Es bedarf einer zweiten Lesung. Stimmt der Senat einer sofortigen zweiten Lesung zu?

(Der Senat gibt seine Zustimmung zu erkennen.)

- Das ist der Fall.

Gibt es Widerspruch aus dem Hause? – Das ist nicht der Fall. Wer will den soeben in erster Lesung gefassten Beschluss auch in zweiter Lesung fassen? – Gegenstimmen? – Stimmenthaltungen? – Dann ist das Gesetz auch in zweiter Lesung und damit endgültig mehrheitlich beschlossen worden.

Ich rufe die Tagesordnungspunkte 46 und 39 auf, die Drucksachen 17/2705 und 17/2689, den Antrag der GALFraktion: Novellierung des Hamburgischen Wassergesetzes – Wasserversorgung als öffentliche Aufgabe, und den Antrag der SPD-Fraktion: Für die Sicherung der hohen Qualität des Hamburger Trinkwassers und gegen einen Verkauf der Hamburger Wasserwerke.

[Antrag der Fraktion der GAL: Novellierung des Hamburgischen Wassergesetzes – Wasserversorgung als öffentliche Aufgabe – Drucksache 17/2705 -]

[Antrag der Fraktion der SPD: Für die Sicherung der hohen Qualität des Hamburger Trinkwassers und gegen einen Verkauf der Hamburger Wasserwerke - Drucksache 17/2698 -]

(Unruhe im Hause)

Es wäre hilfreich, meine Damen und Herren, wenn Sie Ihre Zwiegespräche draußen vor den Türen fortsetzen könnten.

Zur Drucksache 17/2705 liegt ein Überweisungsantrag der SPD-Fraktion an den Umweltausschuss vor.

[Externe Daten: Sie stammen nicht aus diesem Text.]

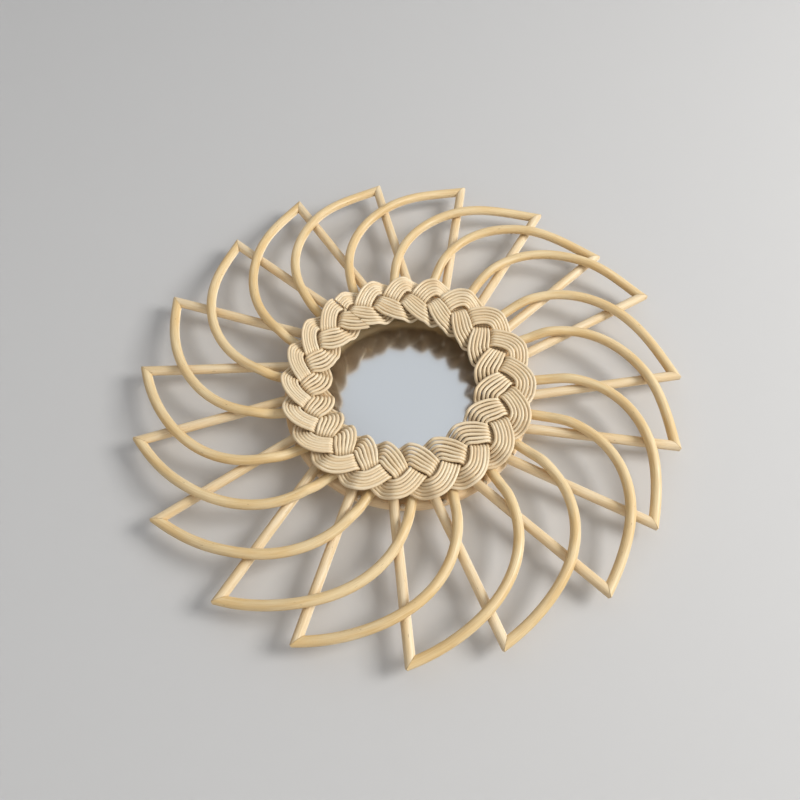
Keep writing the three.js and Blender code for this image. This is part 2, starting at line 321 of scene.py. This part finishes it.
# %% [markdown]
# ## Hardboard
# The back is closed with plain brown hardboard. It has no grain. It is pressed from
# fibres that lie every way, so it is mottled, finely and broadly, and quite matt.


# %% Board finish
BOARD_BROWN = (0.36, 0.20, 0.10)
BOARD_DARK = (0.27, 0.14, 0.07)
BOARD_FIBRE = (0.50, 0.32, 0.18)


def mottle(tree, size, detail, low, high):
    where = tree.nodes.new("ShaderNodeTexCoord")
    speckle = tree.nodes.new("ShaderNodeTexNoise")
    speckle.inputs["Scale"].default_value = size
    speckle.inputs["Detail"].default_value = detail
    tree.links.new(where.outputs["Object"], speckle.inputs["Vector"])
    return spread(tree, speckle.outputs[0], low, high)


hardboard = bpy.data.materials.new("hardboard")
hardboard.use_nodes = True
tree = hardboard.node_tree
shader = tree.nodes["Principled BSDF"]
broad = mixed(tree, mottle(tree, 24, 3, 0.35, 0.65), BOARD_BROWN, BOARD_DARK)
fibres = mottle(tree, 900, 4, 0.40, 0.70)
pressed = mixed(tree, scaled(tree, fibres, 0.5), broad, BOARD_FIBRE)
tree.links.new(pressed, shader.inputs["Base Color"])
shader.inputs["Roughness"].default_value = 0.75
nap = tree.nodes.new("ShaderNodeBump")
nap.inputs["Strength"].default_value = 0.4
nap.inputs["Distance"].default_value = 0.0002
tree.links.new(fibres, nap.inputs["Height"])
tree.links.new(nap.outputs["Normal"], shader.inputs["Normal"])
print("finish:", hardboard.name)

# %% [markdown]
# ## A stick of rattan
# A rod is not a perfect tube. Its thickness changes a little, peeling leaves faint
# flats, and heat bending leaves it very slightly wavy. A curve with a bevel would be
# perfectly even, so the skin is built ring by ring along the route instead, and the
# straightened place of each vertex is stored as it goes. Sticks are stored two metres
# apart, so that no two have the same grain.

# %% Sticks
STICK_SPACING = 2.0
SIDEWAYS_REACH = 0.05
UPWARD_REACH = 0.06
THICKNESS_REACH = 0.07
FLATS_PER_METRE = 12
FLATS_ROUND = 2.2


def ring_frames(route):
    ahead = np.gradient(route, axis=0)
    ahead /= np.linalg.norm(ahead, axis=1)[:, None]
    side = np.cross(ahead[0], (0.0, 1.0, 0.0))
    sides = []
    for direction in ahead:
        side = side - direction * side.dot(direction)
        side = side / np.linalg.norm(side)
        sides.append(side)
    sides = np.array(sides)
    return ahead, sides, np.cross(ahead, sides)


def smooth_wander(length, reach, seed, amount):
    """A slow, repeatable drift along a stick, one value for each distance in length."""
    return np.array([amount * noise.noise((s / reach, seed * 7.31, seed * 1.7)) for s in length])


def stick_skin(route, radius, sides_count, seed, uneven=0.02, wavy=0.0003, flats=0.012):
    steps = np.linalg.norm(np.diff(route, axis=0), axis=1)
    along = np.concatenate([[0], np.cumsum(steps)])
    ahead, right, up = ring_frames(route)
    drift = smooth_wander(along, SIDEWAYS_REACH, seed, wavy)[:, None] * right
    drift += smooth_wander(along, UPWARD_REACH, seed + 50, wavy)[:, None] * up
    size = radius * (1 + smooth_wander(along, THICKNESS_REACH, seed + 90, uneven))
    angles = np.arange(sides_count) * 2 * math.pi / sides_count
    points, straight = [], []
    for i, s in enumerate(along):
        for angle in angles:
            x, y = math.cos(angle), math.sin(angle)
            flat = flats * noise.noise((s * FLATS_PER_METRE, FLATS_ROUND * x + seed, FLATS_ROUND * y))
            reach = size[i] * (1 + flat)
            points.append(route[i] + drift[i] + reach * (x * right[i] + y * up[i]))
            straight.append((s + seed * STICK_SPACING, reach * x, reach * y))
    count = len(along)
    faces = []
    for i in range(count - 1):
        for j in range(sides_count):
            a, b = i * sides_count + j, i * sides_count + (j + 1) % sides_count
            faces.append((a, b, b + sides_count, a + sides_count))
    faces.append(tuple(range(sides_count))[::-1])
    faces.append(tuple(range((count - 1) * sides_count, count * sides_count)))
    return points, faces, straight


def make_piece(name, skins, finish):
    points, faces, straight = [], [], []
    for skin_points, skin_faces, skin_straight in skins:
        start = len(points)
        points += skin_points
        straight += skin_straight
        faces += [tuple(start + corner for corner in face) for face in skin_faces]
    mesh = bpy.data.meshes.new(name)
    mesh.from_pydata([tuple(p) for p in points], [], faces)
    stored = mesh.attributes.new(STRAIGHT, "FLOAT_VECTOR", "POINT")
    stored.data.foreach_set("vector", np.array(straight, dtype=np.float32).ravel())
    mesh.materials.append(finish)
    piece = bpy.data.objects.new(name, mesh)
    bpy.context.scene.collection.objects.link(piece)
    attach(piece, "root")
    return piece


def pick(*pieces):
    """Selects these pieces alone and makes the first one active."""
    bpy.ops.object.select_all(action="DESELECT")
    for piece in pieces:
        piece.select_set(True)
    bpy.context.view_layer.objects.active = pieces[0]


def smooth_shade(piece, degrees=40):
    pick(piece)
    bpy.ops.object.shade_smooth_by_angle(angle=math.radians(degrees))


print("stick tools ready")

# %% [markdown]
# ## The routes of the petals
# Each petal is a straight spoke and a bent arc that meet at the tip. The arc leaves the
# tip level with its spoke, rides over the next spoke and the one after, and comes down
# beside the latter at the hoop. The petals were set by eye, so small differences from
# an even swirl are listed once, clockwise from the top.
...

Wird das Wort gewünscht? - Der Abgeordnete Maaß bekommt es.

Herr Präsident, meine Damen und Herren! Wir beginnen hier eine Debatte, die der Senat selbst angezettelt hat. Senator Peiner hat öffentlich erklärt, dass eine Entscheidung über die Teilprivatisierung der Hamburger Wasserwerke im Sommer getroffen werden soll. Das heißt, Wasser ist für den Senat kein Tabubereich bei der Privatisierung öffentlicher Unternehmen. Gleichzeitig läuft, bisher sehr erfolgreich, eine Volksinitiative gegen die Privatisierung der Wasserwerke, die wir nicht nur in unserem heutigen Antrag unterstützen. Die Debatte in diesem Parlament ist deswegen also dringend erforderlich.

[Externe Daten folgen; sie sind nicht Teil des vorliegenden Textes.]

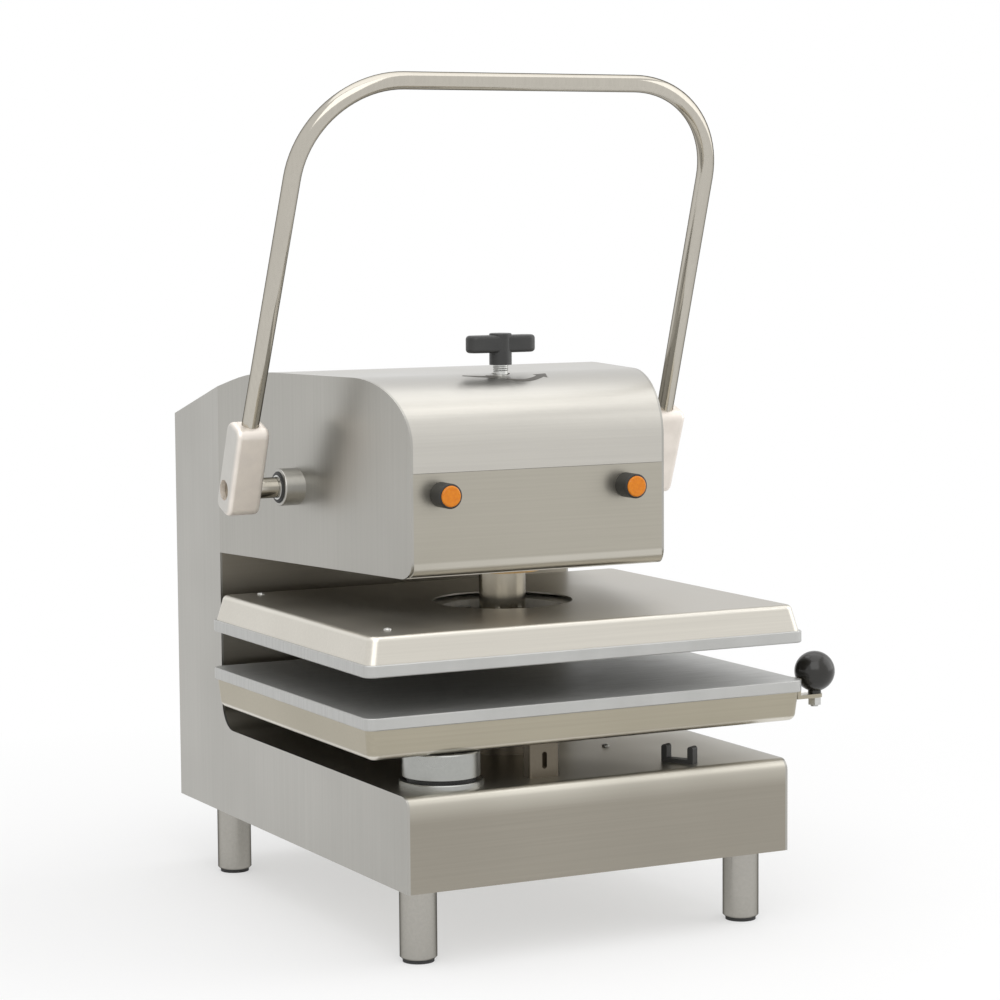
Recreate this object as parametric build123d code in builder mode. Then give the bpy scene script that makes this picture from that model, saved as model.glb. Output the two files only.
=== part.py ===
from build123d import *
from math import acos, cos, pi, radians, sin, sqrt, tan
import os

# Manual heated tortilla press, in millimetres. The origin is the point on the counter straight
# under the axis of the ram: +X to the operator's right, +Y to the back, +Z up.
os.makedirs("parts", exist_ok=True)

# Fits and clearances
RUN = 0.05              # radial running clearance of a shaft in its bore
SEAT = 0.3              # gap between pieces that slide over each other
HEAD_SEAM = 0.3         # seam between the hood and the front panel

# Enclosure
BODY_WIDTH = 440.0      # over the side plates
BODY_FRONT = 221.0      # from the ram axis to the front of the base
BODY_BACK = 388.0       # from the ram axis to the outside of the rear cover
SHEET = 2.0             # stainless sheet of the covers
SIDE_SHEET = 2.5        # stainless sheet of the side plates
LEG_HEIGHT = 78.0
BASE_HEIGHT = 96.5
BASE_EDGE_RADIUS = 12.0
THROAT_Y = 257.0        # front of the rear column
THROAT_RADIUS = 30.0

# Head
HEAD_BOTTOM = 371.0
HEAD_TOP = 575.0
HEAD_FRONT = 88.0       # from the ram axis to the front of the head
HEAD_FRONT_WIDTH = 298.0
HEAD_CORNER_RADIUS = 18.0
BROW_DEPTH = 98.0       # the curve between the head's front and top
BROW_HEIGHT = 67.0
REAR_TOP = 519.0        # height of the head's back edge
REAR_BEND_Y = 189.0
REAR_BEND_RADIUS = 300.0
REAR_LIP = 37.0         # how far the hood laps over the rear cover
VENT_ROWS = 6
VENT_SPACING = 12.0
VENT_LENGTH = 110.0
VENT_HEIGHT = 4.0
VENT_LOW_Z = 225.0      # middles of the two banks of louvres
VENT_HIGH_Z = 420.0
PANEL_TOP = 480.0       # seam between the hood and the front panel
PANEL_BOTTOM = 373.0
PANEL_ROLL = 9.0        # rolled lip under the front panel
PANEL_RETURN = 16.0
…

Nach dem derzeitigen Stand der Dinge sind zwei Szenarien einer Privatisierung der Wasserwerke realistisch. Das erste Szenario ist ein schlichtes Verscherbeln der Wasserwerke aus purer Geldnot, um Haushaltslöcher zu stopfen. Das zweite Szenario ist etwas komplexer. Es liegt in einem Teilverkauf von HWW-Anteilen und läuft unter dem Deckmantel der Expansion der Wasserwerke. Es gibt zahlreiche Aussagen des Geschäftsführers der HWW, wonach die Wasserwerke Interesse an Beteiligungen an anderen Unternehmen der Wasserwirtschaft hätten und wonach der Senat diese Strategie der Beteiligung auch explizit unterstütze.

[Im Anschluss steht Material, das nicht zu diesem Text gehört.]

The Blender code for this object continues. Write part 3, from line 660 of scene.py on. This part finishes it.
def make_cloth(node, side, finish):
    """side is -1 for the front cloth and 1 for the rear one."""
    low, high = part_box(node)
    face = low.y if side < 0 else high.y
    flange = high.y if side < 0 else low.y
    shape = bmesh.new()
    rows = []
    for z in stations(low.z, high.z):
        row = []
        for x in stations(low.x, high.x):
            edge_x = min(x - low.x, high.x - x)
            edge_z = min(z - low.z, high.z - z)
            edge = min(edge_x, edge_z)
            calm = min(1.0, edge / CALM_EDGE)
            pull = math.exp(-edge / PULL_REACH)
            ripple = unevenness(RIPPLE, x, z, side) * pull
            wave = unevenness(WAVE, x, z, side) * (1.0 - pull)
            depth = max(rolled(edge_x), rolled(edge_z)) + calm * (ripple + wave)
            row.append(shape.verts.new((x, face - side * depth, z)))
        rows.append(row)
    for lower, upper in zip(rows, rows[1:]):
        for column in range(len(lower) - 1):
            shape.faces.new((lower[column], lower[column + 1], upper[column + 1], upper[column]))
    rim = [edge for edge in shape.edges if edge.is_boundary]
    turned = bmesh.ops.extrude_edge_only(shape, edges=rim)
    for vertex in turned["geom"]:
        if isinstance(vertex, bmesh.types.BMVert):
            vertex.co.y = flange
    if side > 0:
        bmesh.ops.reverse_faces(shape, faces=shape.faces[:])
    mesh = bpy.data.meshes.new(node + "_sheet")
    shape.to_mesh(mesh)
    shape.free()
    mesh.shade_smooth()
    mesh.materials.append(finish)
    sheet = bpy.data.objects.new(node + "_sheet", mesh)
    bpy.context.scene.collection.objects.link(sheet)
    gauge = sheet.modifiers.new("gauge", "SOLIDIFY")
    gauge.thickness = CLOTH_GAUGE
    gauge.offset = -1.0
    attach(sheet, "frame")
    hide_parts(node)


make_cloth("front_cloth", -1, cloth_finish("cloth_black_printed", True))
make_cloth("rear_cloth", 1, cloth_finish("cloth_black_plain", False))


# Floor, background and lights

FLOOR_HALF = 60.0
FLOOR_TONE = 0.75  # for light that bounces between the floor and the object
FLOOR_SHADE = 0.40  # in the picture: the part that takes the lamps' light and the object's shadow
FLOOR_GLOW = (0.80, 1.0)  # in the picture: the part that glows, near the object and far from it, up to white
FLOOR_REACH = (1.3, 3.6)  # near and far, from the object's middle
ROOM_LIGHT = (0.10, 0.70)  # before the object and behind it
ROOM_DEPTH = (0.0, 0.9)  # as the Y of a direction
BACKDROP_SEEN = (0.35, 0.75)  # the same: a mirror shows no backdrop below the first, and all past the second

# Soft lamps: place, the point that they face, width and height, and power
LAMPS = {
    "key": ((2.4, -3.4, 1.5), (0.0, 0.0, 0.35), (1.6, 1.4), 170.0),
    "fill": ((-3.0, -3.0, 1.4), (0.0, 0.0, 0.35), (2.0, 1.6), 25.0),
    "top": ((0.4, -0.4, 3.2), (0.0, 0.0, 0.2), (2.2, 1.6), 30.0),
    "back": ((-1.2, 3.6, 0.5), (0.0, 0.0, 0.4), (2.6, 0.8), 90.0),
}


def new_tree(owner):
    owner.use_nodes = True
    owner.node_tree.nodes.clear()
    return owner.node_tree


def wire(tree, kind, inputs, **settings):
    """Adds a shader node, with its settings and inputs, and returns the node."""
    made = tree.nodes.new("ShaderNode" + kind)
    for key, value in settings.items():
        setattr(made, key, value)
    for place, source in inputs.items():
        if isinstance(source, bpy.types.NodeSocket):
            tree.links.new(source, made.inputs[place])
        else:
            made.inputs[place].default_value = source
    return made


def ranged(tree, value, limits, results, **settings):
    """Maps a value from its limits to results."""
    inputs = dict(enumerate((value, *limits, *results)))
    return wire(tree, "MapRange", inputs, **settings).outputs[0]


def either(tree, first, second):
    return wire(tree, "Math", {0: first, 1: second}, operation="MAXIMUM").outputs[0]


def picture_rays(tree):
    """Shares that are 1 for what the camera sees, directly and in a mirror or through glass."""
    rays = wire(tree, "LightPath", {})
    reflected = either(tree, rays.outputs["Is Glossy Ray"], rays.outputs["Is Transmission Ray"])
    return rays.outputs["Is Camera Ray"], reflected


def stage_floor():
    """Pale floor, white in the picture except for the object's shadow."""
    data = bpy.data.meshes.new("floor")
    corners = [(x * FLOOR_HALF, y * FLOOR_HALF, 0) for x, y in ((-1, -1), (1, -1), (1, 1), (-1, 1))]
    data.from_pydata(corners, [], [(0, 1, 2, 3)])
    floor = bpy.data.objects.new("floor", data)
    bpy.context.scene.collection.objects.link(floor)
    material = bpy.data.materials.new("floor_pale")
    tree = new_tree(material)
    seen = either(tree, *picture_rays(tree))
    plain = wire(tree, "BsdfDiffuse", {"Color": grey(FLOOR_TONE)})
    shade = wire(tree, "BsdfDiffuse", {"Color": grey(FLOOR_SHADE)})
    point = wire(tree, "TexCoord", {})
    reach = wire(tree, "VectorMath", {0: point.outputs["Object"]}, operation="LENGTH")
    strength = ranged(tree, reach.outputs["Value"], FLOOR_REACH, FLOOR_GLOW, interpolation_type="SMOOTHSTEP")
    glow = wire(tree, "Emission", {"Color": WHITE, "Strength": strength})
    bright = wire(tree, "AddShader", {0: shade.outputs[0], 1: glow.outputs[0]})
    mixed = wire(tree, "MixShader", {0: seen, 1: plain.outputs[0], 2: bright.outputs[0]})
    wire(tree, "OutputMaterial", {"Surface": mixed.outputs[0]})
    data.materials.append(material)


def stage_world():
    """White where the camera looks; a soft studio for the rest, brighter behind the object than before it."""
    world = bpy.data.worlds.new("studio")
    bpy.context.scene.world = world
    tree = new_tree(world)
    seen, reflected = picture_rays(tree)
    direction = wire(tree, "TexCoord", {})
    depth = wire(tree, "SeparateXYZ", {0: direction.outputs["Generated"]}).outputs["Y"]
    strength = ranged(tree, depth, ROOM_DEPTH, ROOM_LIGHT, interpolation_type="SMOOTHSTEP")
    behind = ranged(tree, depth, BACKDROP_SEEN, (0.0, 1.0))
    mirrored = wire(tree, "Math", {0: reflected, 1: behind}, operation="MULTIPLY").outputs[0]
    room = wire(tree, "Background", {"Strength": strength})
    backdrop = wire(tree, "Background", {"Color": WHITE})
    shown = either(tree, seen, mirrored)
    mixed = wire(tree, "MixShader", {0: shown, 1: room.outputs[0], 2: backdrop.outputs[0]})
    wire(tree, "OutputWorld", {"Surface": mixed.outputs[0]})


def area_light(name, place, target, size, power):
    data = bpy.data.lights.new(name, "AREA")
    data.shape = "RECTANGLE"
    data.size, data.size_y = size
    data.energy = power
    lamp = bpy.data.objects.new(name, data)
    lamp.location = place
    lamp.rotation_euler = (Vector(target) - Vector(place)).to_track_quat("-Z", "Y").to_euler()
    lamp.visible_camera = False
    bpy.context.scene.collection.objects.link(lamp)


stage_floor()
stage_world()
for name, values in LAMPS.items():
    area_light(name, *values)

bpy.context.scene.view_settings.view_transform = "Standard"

Gegen eine Beteiligung der Wasserwerke an anderen Unternehmen ist grundsätzlich nichts einzuwenden, wenn die Kooperation wirtschaftlich sinnvoll ist. Aber das Problem liegt in der Finanzierung des Einkaufs von Beteiligungen, denn es wird den Wasserwerken ja nicht ohne weiteres möglich sein, aus der Barkasse Beteiligungen an größeren Wasserversorgern zu kaufen, und auch eine Kreditfinanzierung ist ja engen Grenzen unterworfen. Realistisch ist also die angesprochene Expansionsstrategie nur, wenn die Stadt im Gegenzug Anteile der Wasserwerke veräußert, um die Beteiligung an anderen Unternehmen zu finanzieren.

Im Endeffekt laufen diese beiden angesprochen Szenarien nur auf eines hinaus, nämlich auf die Privatisierung der Wasserwerke. In England und Wales hat die Privatisierung ja bereits vor mehreren Jahren stattgefunden. Das hat zum Ergebnis, dass die Wasserqualität gesunken ist, dass die Leitungsnetze langsam vor sich hin rotten und dass sich die Wasserpreise für die Verbraucher seither verdreifacht haben. Wer Menschen in England jetzt von den hamburgischen Plänen zur Privatisierung der Wasserwerke befragt, kriegt eigentlich nur immer dieselbe Wertung – ich habe das mehrfach getan -: "That's the most stupid thing you could do."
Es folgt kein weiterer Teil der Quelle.